Poulsen war völlig beseelt. "Für solche Momente wie heute: Genau deswegen spielt man Fußball", sagte der Däne. "Die Spiele, in denen es um ein bisschen mehr geht als um drei Punkte. Die emotional auf dem höchsten Niveau sind. Wo das Stadion 90 Minuten lang kocht. Wo man von den Fans schon zum Stadion begleitet wird: Sowas hofft man als Fußballer, immer zu erleben." Was den Umgang mit seinem Kapitän angeht, steckt der HSV nun in einem kleinen Dilemma. Auf regelmäßige Tore und Einsätze des Stürmers zu setzen, wäre nach den bisherigen Erfahrungen in dieser Saison zu riskant. In der Winterpause einen weiteren Angreifer zu verpflichten, würde Poulsens Perspektiven aber weiter schmälern. Dabei ist er mit 86 Länderspielen, zwei WM- und zwei EM-Teilnahmen für Dänemark der mit Abstand erfahrenste Spieler des Kaders.

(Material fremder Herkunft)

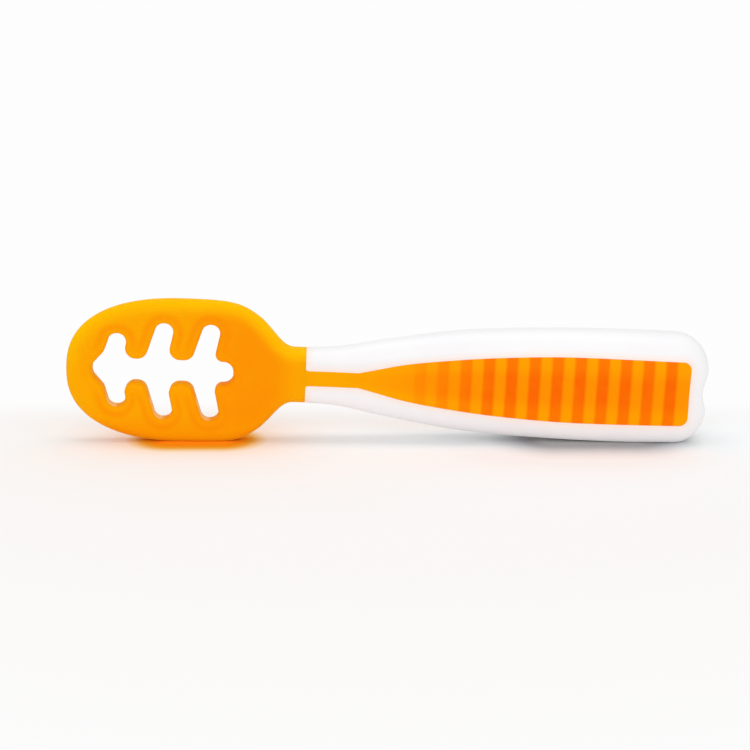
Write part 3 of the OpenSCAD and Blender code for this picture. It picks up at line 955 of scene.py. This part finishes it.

Es war immer noch nicht vorbei. Werder suchte den finalen Schlag, aber knallte immer wieder in die Deckung. Trainer Horst Steffen wollte nachher auch nichts davon hören, dass seine Fußballer nicht bereit gewesen seien für dieses Duell. Es sei ein Leichtes, die Einstellung oder die Bereitschaft zu kritisieren. "Das kann ich heute in keinster Weise bestätigen. Beide Mannschaften haben gefightet um den Sieg. Wir sind nach dem 1:2 zurückgekommen und haben gezeigt: Wir schenken das nicht her. Wir sind da." Das galt auch nach dem Schlusspfiff noch, als fröhlich weiter gerudelt wurde. Ehe sich die Hamburger zum Jubeln verzogen, die Eckfahne außer Dienst stellten und den HSV feierten, als gäbe es keinen Morgen mehr.